View Full Version : Ugly gouge marks from pulling ropes



johnswelchvi
01-20-2005, 02:12 PM
Last fall I spent a few days going down Spry, Mystery and Pine Creek canyons in Zion. I had a great trip, but was dismayed by the deep gouge marks being made when people pull ropes over ledges to the anchor. I've been trying to find solutions to this problem. I came up with a technique for extending the anchor below the ledge and still retrieving the extension. For ease of access, I put pictures of this, and every other solution I've come up with, on a web site.

Other solutions that I've found include using really long webbing to extend the anchor, but this gets expensive and is really ugly. You can use the macramé knot on a sling, but not everyone seems wild about this. If you know you can pull the anchor (ie you are rapping off a tree) you can use two rapides on a long sling with a pull line. But this only works for raps off trees and horns, not bolts or other fixed points. You can rap off a flicker knot or a flicker dowel, but I'm not real comfortable with this just yet, especially for long raps.

Any other ideas???

John Welch
www.geocities.com/welchworks@sbcglobal.net/home

mtngoat59102
01-20-2005, 06:57 PM
The problem you state is not a new one.
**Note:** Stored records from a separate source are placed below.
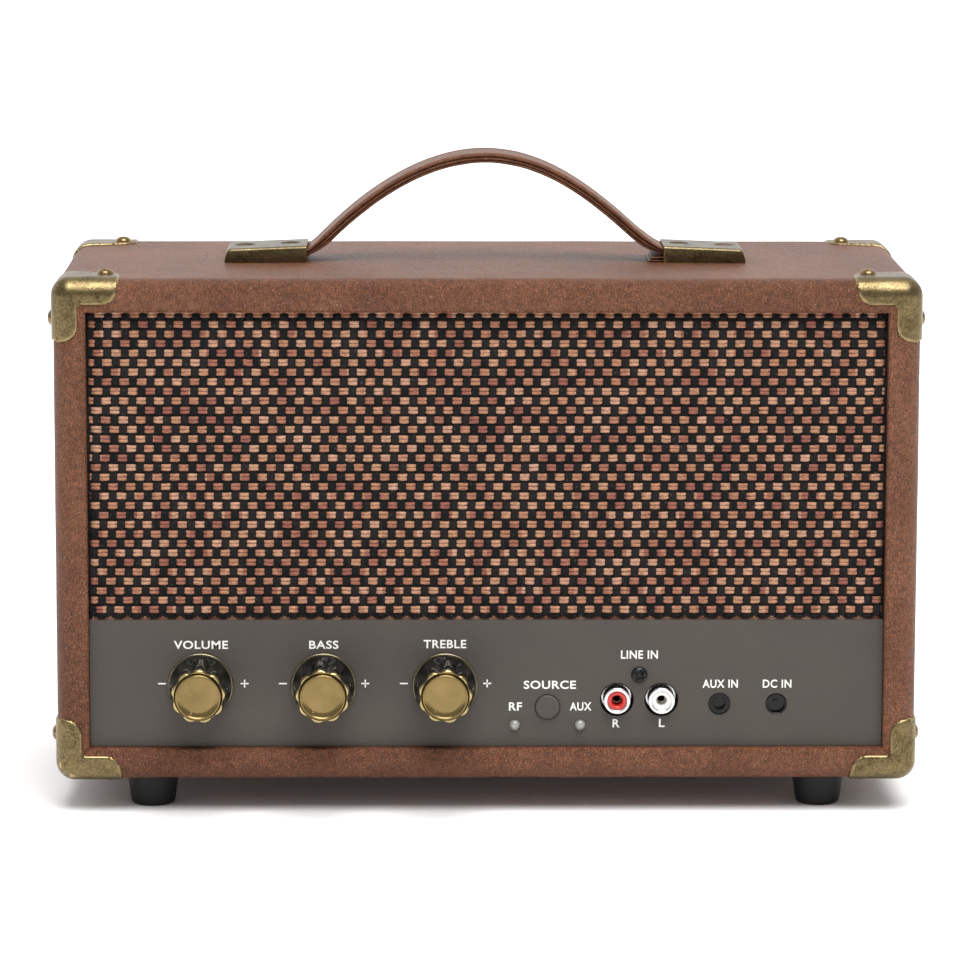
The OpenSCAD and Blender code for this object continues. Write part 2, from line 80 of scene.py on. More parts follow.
WRAP_LOW, WRAP_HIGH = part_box("leather_wrap")
FRONT = WRAP_LOW.y
BACK = WRAP_HIGH.y
BASE = WRAP_LOW.z
TOP = WRAP_HIGH.z
HALF_W = WRAP_HIGH.x
MID_Y = (FRONT + BACK) / 2
MID_Z = (BASE + TOP) / 2
DEPTH = BACK - FRONT
PANEL_LOW, PANEL_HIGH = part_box("control_panel")
PANEL_Y = PANEL_LOW.y
CLOTH_LOW, CLOTH_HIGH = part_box("grille_cloth")
OPEN_X = CLOTH_HIGH.x + 0.1 * MM
OPEN_LOW = PANEL_LOW.z - 0.1 * MM
OPEN_HIGH = CLOTH_HIGH.z + 0.1 * MM
FACE = HALF_W - OPEN_X
REAR_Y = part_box("rear_panel")[1].y
EDGE_R = 5.5 * MM
BRACKET_T = 0.5 * MM

# ---- Small helpers ----


def centre(node):
    low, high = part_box(node)
    return (low + high) / 2


def wobble(point, scale, seed=0.0):
    """Smooth noise from -1 to 1 at a place, over features about 1/scale metres wide."""
    return noise.noise(Vector(point) * scale + Vector((seed, seed * 1.7, -seed)))


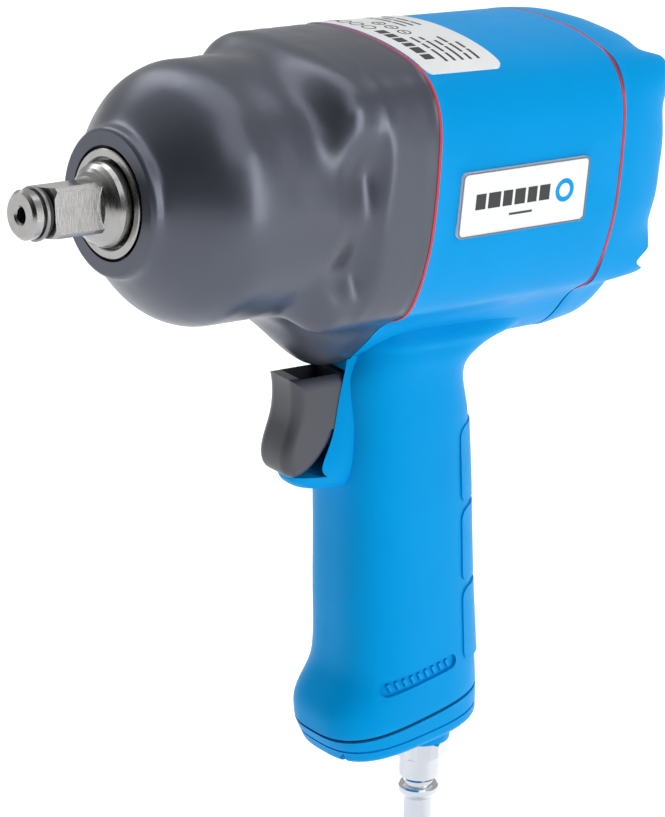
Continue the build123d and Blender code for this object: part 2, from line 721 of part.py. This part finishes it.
def air_plug():
    """Quick-connect air plug with a hexagon, screwed into the inlet."""
    hexagon = extrude(inlet_axis_plane(3.7) * RegularPolygon(HEX_AF / 2, 6, major_radius=False), amount=5.2)
    profile = [
        (0, 3.4), (6.9, 3.4), (8.2, 4.6), (8.2, 7.8), (7.0, 9.1), (0, 9.1),
    ]
    plane = Plane(origin=(0, INLET_Y, INLET_Z), x_dir=(1, 0, 0), z_dir=(0, -1, 0))
    limit = revolve(make_face(Polyline(*[(r, 0, -d) for r, d in profile], close=True)), Axis.Z)
    lower = [
        (0, 8.6), (5.3, 8.6), (5.65, 9.4), (5.65, 15.6), (4.9, 16.6), (4.2, 17.0),
        (4.2, 18.4), (5.2, 18.7), (5.65, 19.2), (5.65, 20.6), (5.0, 21.4), (3.95, 22.6),
        (3.95, 33.0), (3.4, 34.4), (0, 34.4),
    ]
    stem = revolve(make_face(Polyline(*[(r, 0, -d) for r, d in lower], close=True)), Axis.Z)
    shank = revolve(make_face(Polyline(*[(r, 0, -d) for r, d in [
        (0, -9), (5.2, -9), (5.55, -8.4), (5.55, 2.6), (4.9, 3.8), (0, 3.8),
    ]], close=True)), Axis.Z)
    place = Pos(0, INLET_Y, INLET_Z) * Rot(INLET_TILT, 0, 0)
    body = (hexagon & (place * limit)) + place * stem + place * shank
    body -= inlet_cyl(2.6, -12, 40)
    return solid_of(body)


def foot_slab(inset, top, thick):
    """A slice of the handle shape below the split, top and thickness measured from it."""
    body = foot_solid(inset)
    t = radians(SPLIT_TILT)
    dy, dz = sin(t), -cos(t)
    body -= tilted_half_space(SPLIT_Y + dy * top, SPLIT_Z + dz * top, SPLIT_TILT, False)
    end = top + thick
    body -= tilted_half_space(SPLIT_Y + dy * end, SPLIT_Z + dz * end, SPLIT_TILT, True)
    return body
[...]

The canyons you mention are frequently traveled and considered to be easier venues that tend to attract not only the masses but the less experienced. Rope grooves are a common issue and something that anchor builders need to do their best to avoid. Extending the anchor past the lip to create a better pull is common. The downside is that this makes for scary starts in some instances not well suited to novices and the canyons you mentioned.

I read your blurb on the Macrame'; I might suggest just using a friction hitch for the party to descend on and then have the last person tie the macrame' and descend. Repeated use of the macrame' can aid in it being more difficult to release.

YMMV,
Neil

ratagonia
03-18-2005, 10:55 AM
While it is noble to not personally add to the rope pull grooves, the real problem is to have ALL parties not add to the rope pull grooves. So using extended anchors, macrames, dowels etc may be useful for the first, but do little for the second.

This is a common problem in land management. Do you (or the land manager; or us, discussing how to minimize impacts) leave things alone (let things run naturally) and allow impacts to develop and accumulate. OR do we actively manage the 'natural' environment in the interest of maintaining a natural appearance.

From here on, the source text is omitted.